Haqqi's father was the first of his family to be born in Egypt, and Yehia Haqqi himself was born in the poor quarter of al-Qal'a in Cairo and spent his childhood in this quarter. After obtaining a degree in law (Cairo University, 1925), he worked as a solicitor in the Delta for two years, and as an assistant prosecutor in Upper Egypt for another two years before joining the Foreign Office in 1929. His work took him to Arabia, Turkey, Italy and France. He continued to work there until he met his second wife, Jean, a French artist, in the early 1950s, and asked to be moved to another department to be able to marry her. At the time, the regulations prevented diplomats from marrying foreigners. In 1954 he was moved to the newly established Department of Arts and his work there developed the base for the formation of the first Ministry of Culture in modern Egypt. From 1961 to 1970 he was editor of the literary review Al-Majallah. During his editorship, it became the leading literary review in the Arab world, encouraging young writers and modernistic writing.

Haqqi is one of the great writers of modern Arabic literature. Many critics consider him a greater writer than Mahfouz, the only Arab writer to win the Nobel Prize for literature. He is a short- story writer of the calibre of Chekhov, Katherine Mansfield and Hemingway; a perceptive literary critic and the finest essayist in modern Arabic literature. His career spans the most significant period of its development, from the early 1920s to the present. He was the youngest of the pioneers of al-Madrasah al-Hadithah ('the New School'), but one of the most talented, perceptive and sophisticated. He commenced his literary career in al-Fajr, the organ of the New School, started writing and publishing short stories as early as 1926 and continued to do so until 1968. He published his first collection of short stories, The Saint's Lamp, in 1944 after almost 20 years of significant work in the field. In 1955 he published both his second collection, Blood and Mud, and his third, The Mother of the Misfortunates. His fourth, Antar and Juliet, appeared in 1961, his fifth, The Vacant Bed, in 1982 and his last, Oblivion, in 1985.

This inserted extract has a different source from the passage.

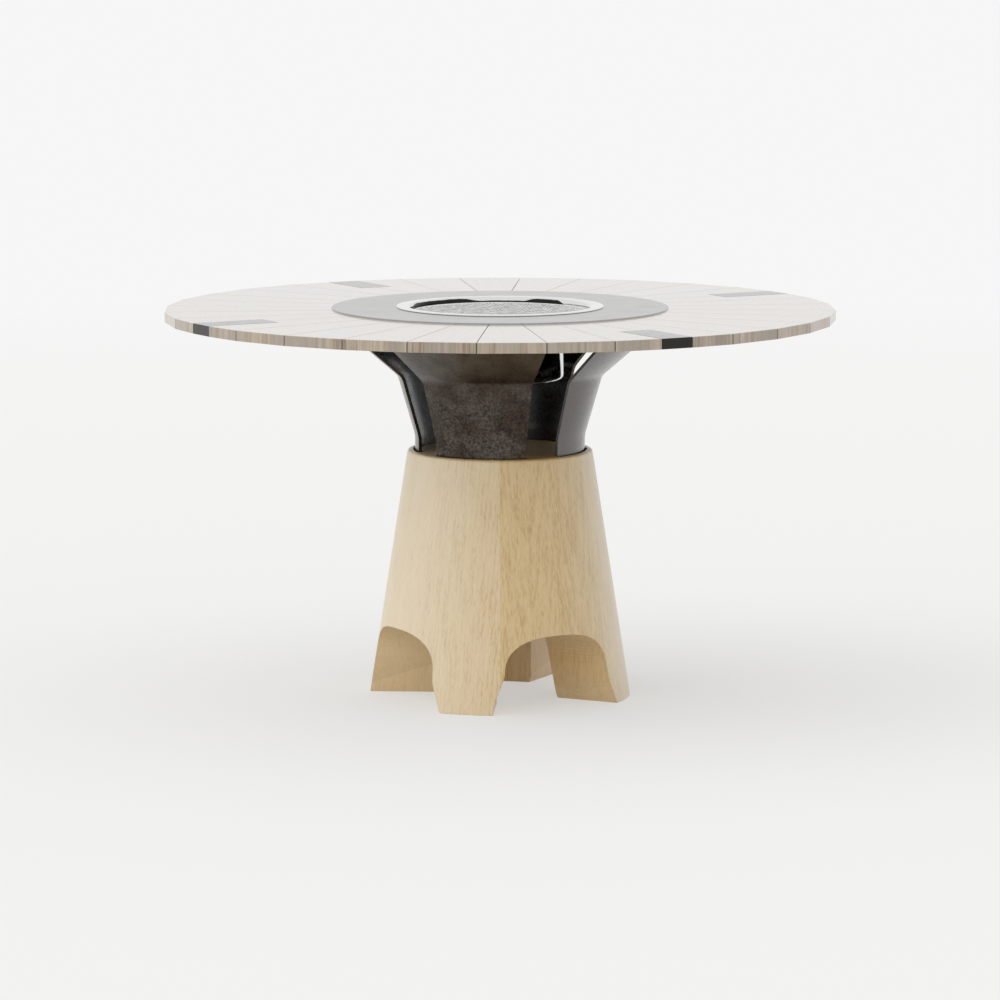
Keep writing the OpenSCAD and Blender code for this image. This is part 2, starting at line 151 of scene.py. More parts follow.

These six collections are the harvest of more than 40 years of continuous work in the field. The publication dates of the first three are a little misleading, especially the publication of two collections in one year. These collections contain stories which appeared as early as 1926 and throughout the 1930s and the 1940s. The delay on their publication in book form is due to the fact that the artistic sensibility of the Thirties and the Forties was, perhaps, unable to accommodate such avant-garde writings in the centre of the cultural scene at the time.

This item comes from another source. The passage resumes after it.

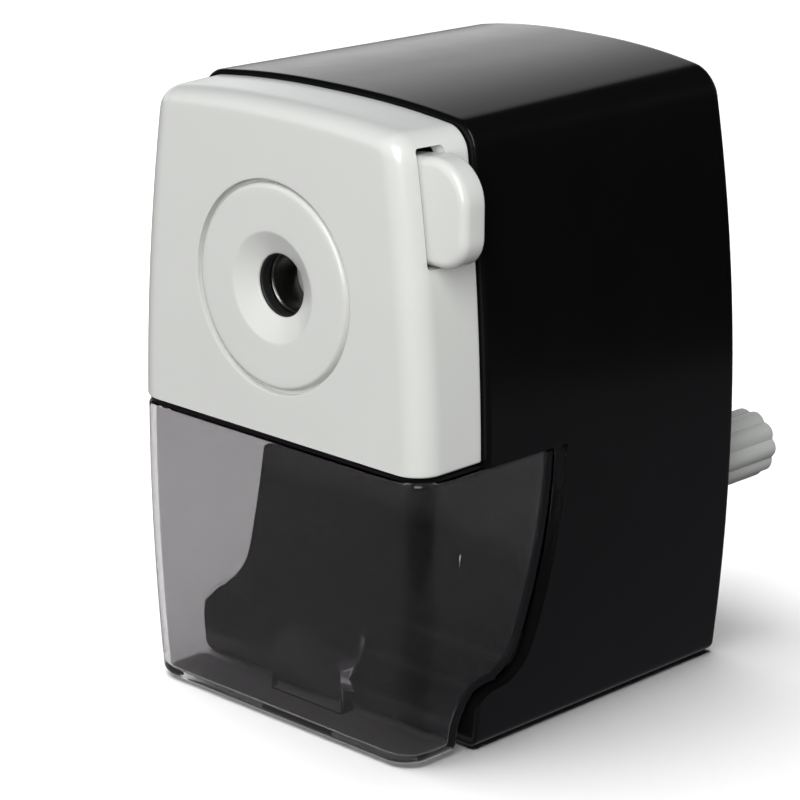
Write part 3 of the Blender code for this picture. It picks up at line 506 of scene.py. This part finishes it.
def build_cover():
    """Light cap: dished pencil hole, moulded ring, rounded front, slot for the button."""
    inner_front = FRONT_Y + COVER_WALL

    def ring(y, inset, wall=0.0):
        crown = max(size_at(CROWN_RADIUS, y) - inset * 0.5 - wall * 0.5, 1.5)
        return barrel(y, FRONT_STEP + inset + wall, COVER_BOTTOM + wall, 0.5, crown,
                      TOP_STEP + inset * 0.6 + wall)

    rim = ring(FRONT_Y, COVER_ROUND)
    angles = [math.atan2(z - AXIS_Z, x) for x, _, z in rim]

    def circle(radius, y):
        return [(radius * math.cos(a), y, AXIS_Z + radius * math.sin(a)) for a in angles]

    dish_y = FRONT_Y + DISH_DEPTH
    boss_back = -31.6
    throat = (HOLE_RADIUS, dish_y + 0.16)
    profile = [(9.6, inner_front), (9.6, boss_back), (7.1, boss_back), (7.1, inner_front),
               (HOLE_RADIUS, inner_front), throat]
    profile += bend(throat, (HOLE_RADIUS, dish_y), (HOLE_RADIUS + 0.2, dish_y - 0.1), 4)[1:]
    mouth = bend((DISH_RADIUS - 0.2, FRONT_Y + 0.1), (DISH_RADIUS, FRONT_Y),
                 (DISH_RADIUS + 0.25, FRONT_Y), 5)
    profile += spread(profile[-1], mouth[0], 4) + mouth[1:]
    profile += [(DISH_RADIUS + 1.6, FRONT_Y), (GROOVE_INNER - 1.3, FRONT_Y)]
    profile += bend((GROOVE_INNER - 0.7, FRONT_Y), (GROOVE_INNER, FRONT_Y),
                    (GROOVE_INNER + 0.05, FRONT_Y + GROOVE_DEPTH * 0.7), 6)
    groove_floor = FRONT_Y + GROOVE_DEPTH
    groove_edge = (GROOVE_OUTER, FRONT_Y + 0.08)
    profile += [(GROOVE_INNER + 0.15, groove_floor), (GROOVE_OUTER - 0.1, groove_floor),
                (GROOVE_OUTER, groove_floor - 0.1), groove_edge]
    profile += bend(groove_edge, (GROOVE_OUTER, FRONT_Y), (GROOVE_OUTER + 0.1, FRONT_Y), 3)[1:]
    profile += [(GROOVE_OUTER + 0.5, FRONT_Y)]
    rings = [circle(radius, y) for radius, y in profile]
    last = rings[-1]
    for share in (0.33, 0.66, 0.95, 1.0):
        rings.append([tuple(a + (b - a) * share for a, b in zip(p, q)) for p, q in zip(last, rim)])
    steps = 12
    for i in range(1, steps + 1):
        a = math.pi / 2 * (1 - i / steps)
        rings.append(ring(FRONT_Y + COVER_ROUND * (1 - math.sin(a)), COVER_ROUND * (1 - math.cos(a))))
    back = COVER_BACK_Y - GAP
    rings += [ring(FRONT_Y + COVER_ROUND + 0.5, 0.0), ring(back - 0.6, 0.0), ring(back - 0.2, 0.0),
              ring(back - 0.05, 0.06), ring(back, 0.2), ring(back, 0.0, COVER_WALL)]
    inner_round = COVER_ROUND - 1.4
    for i in range(7):
        a = math.pi / 2 * i / 6
        rings.append(ring(inner_front + inner_round * (1 - math.sin(a)),
                          inner_round * (1 - math.cos(a)), COVER_WALL))
    cover = make("cover", skin(rings, "loop"))

    slot_low, slot_high = BUTTON_LOW.z - 0.5, BUTTON_HIGH.z + 0.8
    slot_front, slot_back = BUTTON_LOW.y - GAP, BUTTON_HIGH.y + GAP
    corners = [(slot_front, slot_low), (slot_back, slot_low),
               (slot_back, slot_high), (slot_front, slot_high)]
    slot = prism_x("slot_tool", rounded_profile(corners, 0.7), 20.0, 60.0)
    combine(cover, [slot], "DIFFERENCE")
    post_front = inner_front - 0.5
    post = [(3.0, post_front), (3.0, POST_BACK_Y), (1.3, POST_BACK_Y), (1.3, post_front)]
    posts = [make("post_tool", turned(post, 32, center)) for center in COVER_POSTS]
    combine(cover, posts, "UNION", 30)
    place(cover, "body", "light_grey_gloss", "front_cover")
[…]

In these works he left his mark on the language, themes and structure of Arabic narrative and created a richly fascinating world. His work raises questions of culture and morality and has the ability to transcend the realistic and the contextual for the humanistic and universal. Many of his themes are rooted in the dramatic encounter between European civilisation and traditional Arab culture and are intricately linked to the nationalist awakening, the struggle for independence culminating in the 1919 revolution and the quest for national identity. The other leading theme in Haqqi's work is that of the human will and its vital role in life, a view which is bound up with his concept of man. Haqqi considered this to be one of the most important. His work emphasises that willing and wishing are not synonymous. Every character has a strong wish to attain a good life, but when he/she lacks the will the results are usually grave.

The title-story of The Saint's Lamp offers an insight into the interaction between the Arabs and Europe. Here Haqqi asks how Egypt should cope with this new cultural phenomenon without losing its specific identity. In spite of its brevity, it is one of the most demanding and inspiring texts in modern Arabic narrative. The story centres upon a pivotal character floundering in the midst of an adverse moral climate and wrestling with problems of both psychological and ethical dimensions. Yet its call for change has continued to entice an endless line of Arab intellectuals to reformulate the questions that Haqqi posed more than half a century ago, and which continue to reverberate in the minds and souls of his fellow writers.